Let $u, v \in V$ where $V$ is some inner product space. Prove that if $‖u+v‖=‖u−v‖$,then $u$ and $v$ are orthogonal.

Question

Let $u, v \in V$ where $V$ is some inner product space. Prove that if
$‖u+v‖=‖u−v‖$, then $u$ and $v$ are orthogonal.

I'm a little bit confused about this problem. I guess the problem must have mentioned the inner product space is defined over $\mathbb{R}$.

This is because we end up with "$\textit{Re}<v,u>=0$" instead of "$<v,u>=0$" without the condition that is probably missed.

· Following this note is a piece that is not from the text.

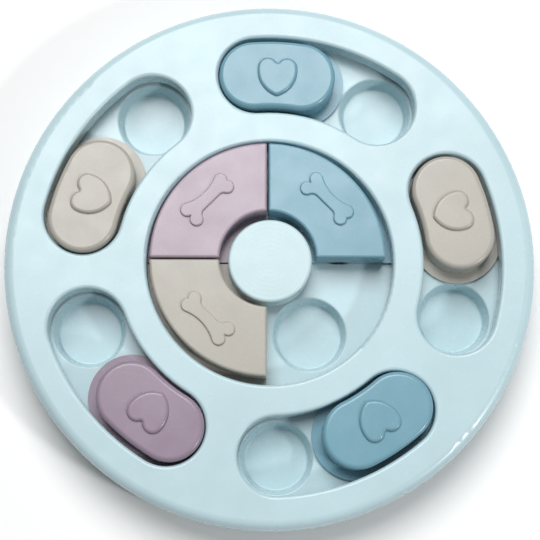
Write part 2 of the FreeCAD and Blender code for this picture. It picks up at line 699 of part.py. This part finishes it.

And, I see many problems are missing things similarly, so is it safe to assume that any inner product space is defined over $\mathbb{R}$ if nothing is mentioned further? "I'm studying undergraduate-level linear algebra."

Am I correct?

Answer 1

You are right that this fails in complex inner product spaces. In fact it already clearly fails in (complex) dimension$~1$, where two nonzero vectors are never orthogonal: taking $u$ to have its unique coordinate real, and $v$ similarly imaginary (and both nonzero), one gets for $u+v$ and $u-v$ vectors with as (sole) coordinates complex conjugate numbers, and therefore the same norm.

If your book omits "real" when it wants to say "real inner product space", that is an error. Alternatively one can use "Euclidean vector space" instead of "real inner product space", but not just "inner product space".